Even if the team wins its lawsuit against Glendale, it might be tough to collect.

“Heck no, we couldn't afford to pay $200 million,” Hugh said.

If the Coyotes win a legal judgment, that would leave the Coyotes, who filed for bankruptcy themselves under different ownership in 2009 to cancel their debts with creditors, facing the prospect of trying to collect a massive cash award from a cash-strapped city that already struggles to pay its bills.

In its financial report for the year ended June 30, 2014, Glendale staff said the city is already operating on a shoestring.

“The city has been reducing expenditures through mandatory furloughs, leaving vacant positions open and reducing non-personnel expenses,” the report said. “Since fiscal year 2009, the number of full-time equivalent employees citywide has decreased by 368 positions, a decrease of 18.8% of the workforce. The city has also reduced department budgets, merged departments to cut additional costs and streamlined operations.”

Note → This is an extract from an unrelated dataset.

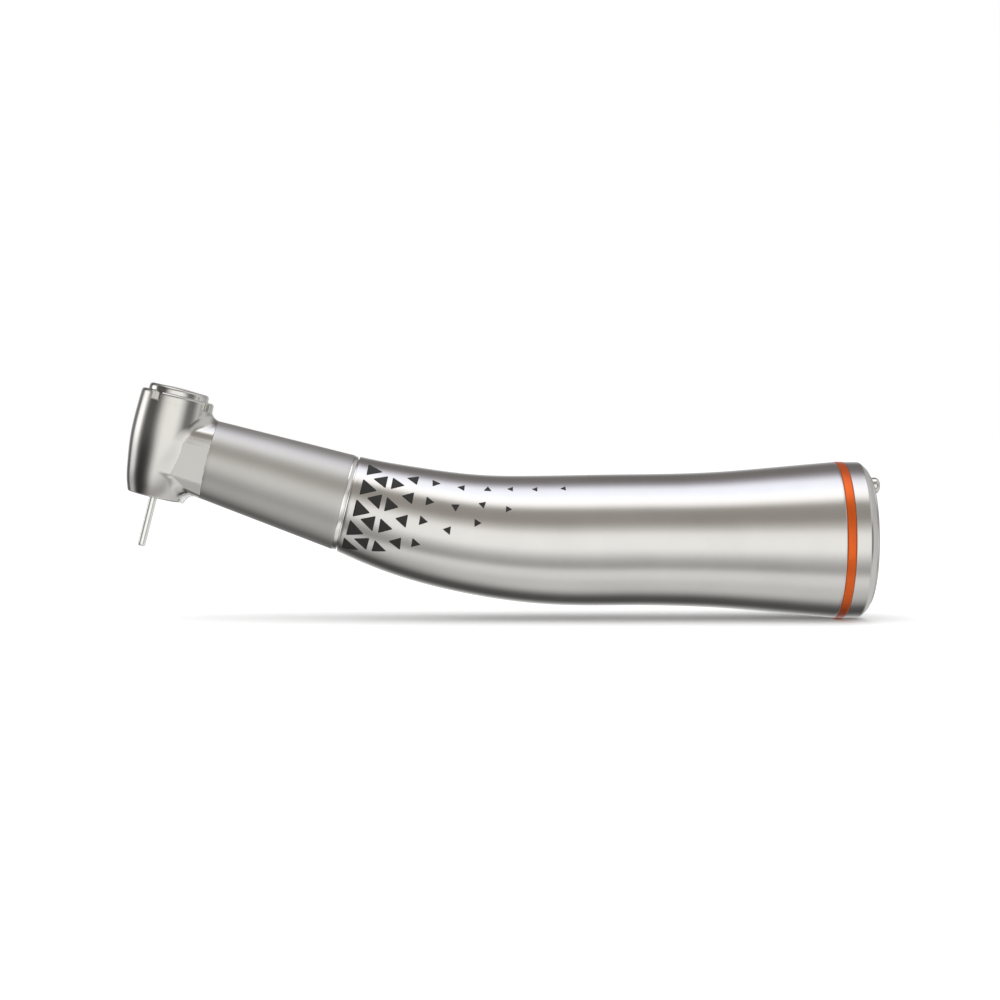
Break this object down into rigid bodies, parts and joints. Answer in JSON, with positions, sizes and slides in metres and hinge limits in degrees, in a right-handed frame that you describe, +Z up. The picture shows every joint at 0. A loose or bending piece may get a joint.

Median household income in Glendale is $41,037 (U.S.), The Glendale Star reported in November. The median income in the city has fallen nearly $4,000 since 2000. Every other major city in the county increased its median earnings over that period, the paper reported.

Even though the NHL says that it is committed to the Coyotes playing in Glendale, some current and former NHL team officials say they are surely working quietly to make alternate plans.

When the Atlanta Thrashers moved to Winnipeg in 2011, for instance, the NHL said publicly it was committed to the Atlanta market until the last possible moment before the team’s sale and relocation were announced.

“So people just make this stuff up, right?” Bettman said in May 2011, days before the team moved to Winnipeg. “Where’s the accountability from all the people who a month ago were saying that Phoenix was definitely going? Whatever is being written (about Atlanta) is being made up.”

“There’s no question that the NHL did a superior job getting the Atlanta ownership resolved without media attention," former Ottawa Senators chief executive Roy Mlakar said. "That is part of Gary and (deputy commissioner Bill) Daly’s M.O. They don’t feel they have to discuss business philosophies and planning with the media. They don’t like to share their strategies.”

Mlakar said it’s unclear how fast the Coyotes could relocate if that’s the route the NHL settles on.

“This doesn’t take days,” he said. “They need a 75 per cent approval of the owners, and they don’t want to get Boots Del Biaggio’d. They don’t need another 30 for 30 with John Spano.”

Spano once tricked the NHL into believing he was a wealthy businessman with enough cash to buy one of the league’s teams. Del Biaggio was sentenced in 2009 to eight years in prison for stealing from investors and banks in a bid to buy an NHL team.

The departure of former city attorney Craig Tindall from his position more than two years ago played a central role in the city’s decision to terminate the arena deal.

Tindall was asked to resign as city attorney in February 2013 and he left his position on April 1, 2013, but accepted six months of severance, meaning he was on the city payroll through October 1, 2013.

The city and Coyotes reached their arena management deal on July 2, 2013, when Tindall, who had gone to work for the Coyotes, was still being paid by the city.

The city in its vote Wednesday relied on state statute 38-511. That statute, which is included in the arena management deal, says that the state can cancel a contract within three years if anyone involved in negotiating or drafting the contract for the state or any public department, is an employee of any party to the contract (the Coyotes).

In court documents filed on Friday, the Coyotes wrote that Tindall “did not initiate, negotiate, secure, draft or create the agreement” and that city councillors “abused their discretion” by waiting nearly two years to cancel the contract.